Danielle Henderson’s love of softball brings her back to coach UMass

  • Longtime UMass softball coach Elaine Sortino poses in this 2012 photo with former player and Olympic gold medalist Danielle Henderson on the day the softball field was dedicated to Sortino. Henderson is the new softball coach of the Minutewomen. JOSH KUCKENS/GAZETTE FILE PHOTO

  • Former UMass softball coach Elaine Sortino poses with former player and Olympic Gold Medalist Danielle Henderson and the Minuteman mascot in this 2012 photo Henderson is the new UMass coach.

Staff Writer
Published: 7/1/2021 11:36:23 AM

Danielle Henderson’s love affair with softball took her around the world. She’s pitched for Team USA and won a gold medal at the Sydney Olympics.

It also brought her back to Amherst to take over as the UMass softball team’s newest head coach.

“I love the sport. This is my life, my passion,” Henderson said. “I’m going to put everything into it.”

While leaving UMass Lowell, where she’d spent the previous seven seasons, was challenging, taking over the Minutewomen felt like coming home.

“Once you arrive back on campus at UMass, it’s hard to not do it. I fell in love with that place when I was like 17, 18 years old. Those feelings always seem to come back every time I arrive,” Henderson said. “Just seeing what the administration is doing with the athletic department and what their plans are with the softball program, I knew meeting with them that this was a no-brainer.”

Henderson is on the Mount Rushmore of UMass softball. The three-time All-American is the program’s all-time leader in earned run average (0.71), shutouts (71) and threw three perfect games. The Minutewomen went to the College World series twice in her tenure. She also played three seasons in the National Pro Fastpitch league.

Her coaching career started in 2000 as an assistant with UMass for three seasons. She returned to the profession in 2011 as an assistant at Ohio State. Henderson spent one year as UMass’ associate head coach in 2014 before taking over the River Hawks.

“UMass has always been important to me,” she said. “It was a place once I got back into it I always thought I would be back at. It was more of a dream to be a head coach of this program.”

Now she has to turn her dream into the program’s reality. UMass last reached the NCAA Tournament in 2012, its last Atlantic 10 championship.
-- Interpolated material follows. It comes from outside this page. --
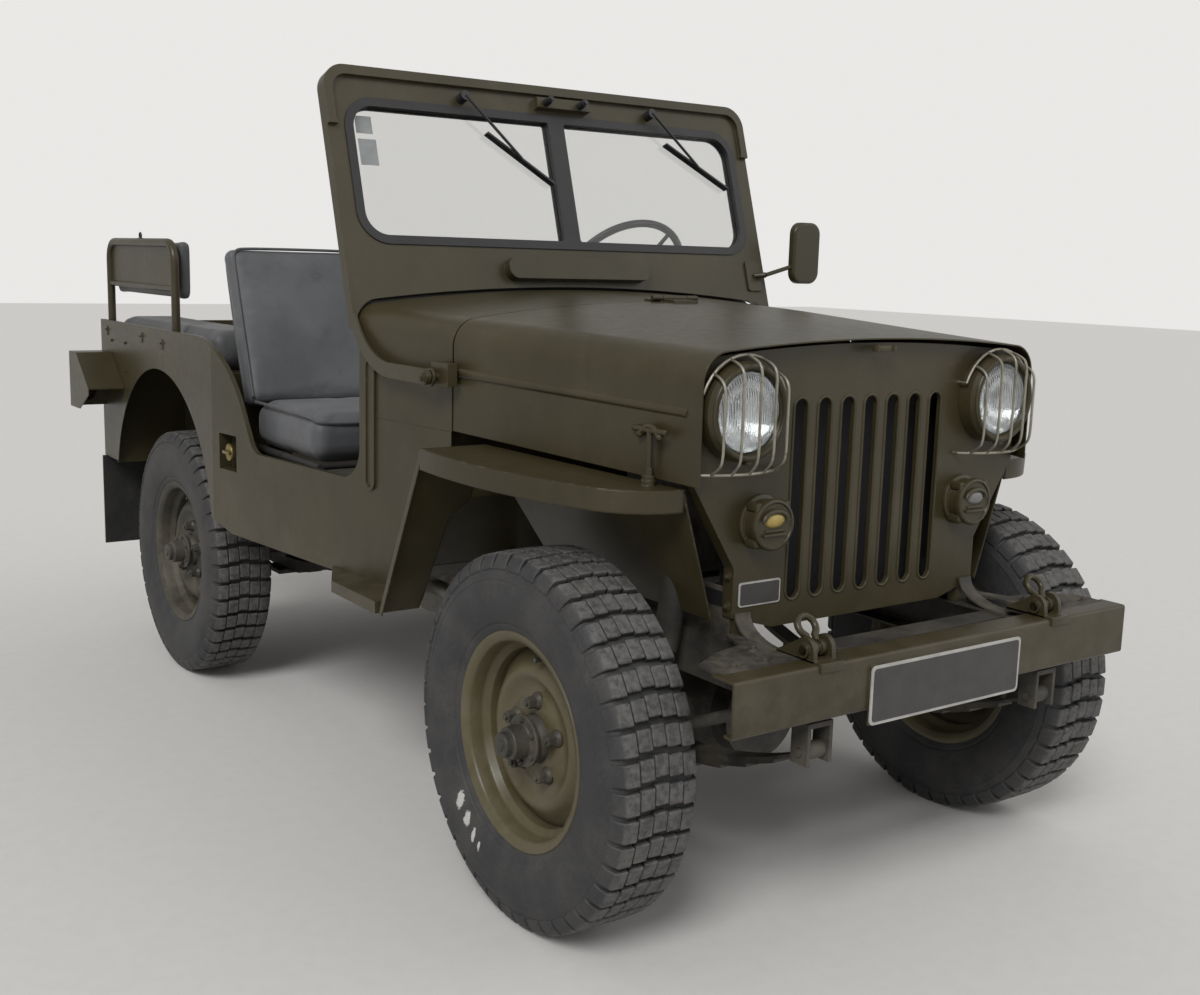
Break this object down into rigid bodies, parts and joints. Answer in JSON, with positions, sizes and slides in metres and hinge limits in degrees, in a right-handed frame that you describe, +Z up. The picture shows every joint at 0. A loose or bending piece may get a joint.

“It’s about bringing in and surrounding yourself with those type of players and getting after it every single day,” Henderson said. “I want to have a championship culture. I want to win that Atlantic 10 championship. The more we can get those players surrounding us with that same thought and belief puts a lot of purpose into everything they do.”

The potential exists. UMass has won 23 A-10 tournament titles and reached the NCAA Tournament 21 times. That includes three trips to the College World Series.

“In talking to some of the players I think that they believe what UMass is — that history and culture. I was somebody who was a part of it. I think the team wants to be a part of it, too,” Henderson said. “You don’t know how long it’s going to take. It could happen this year, it can happen in two years. If you’re hoping it will be built and happen in years, that time gets doubled. You get after it right in September when we start.”

It’s difficult to mention the UMass softball program and not touch on legendary coach Elaine Sortino’s impact. She led the Minutewomen for 34 years until her death in 2013. Henderson wants to keep her legacy strong in Amherst.

“She saw potential in me. The four years with her and her working with me that did that. She pushes people to do more than they think they can,” Henderson said. “In my time as a head coach, there’s so many moments of great moments that happen with the team, it would make me sad because she would be the first person I would pick up the phone and talk to and share these things. I think that she teaches you this stuff and how to be able to handle of  this. She lives on through us.”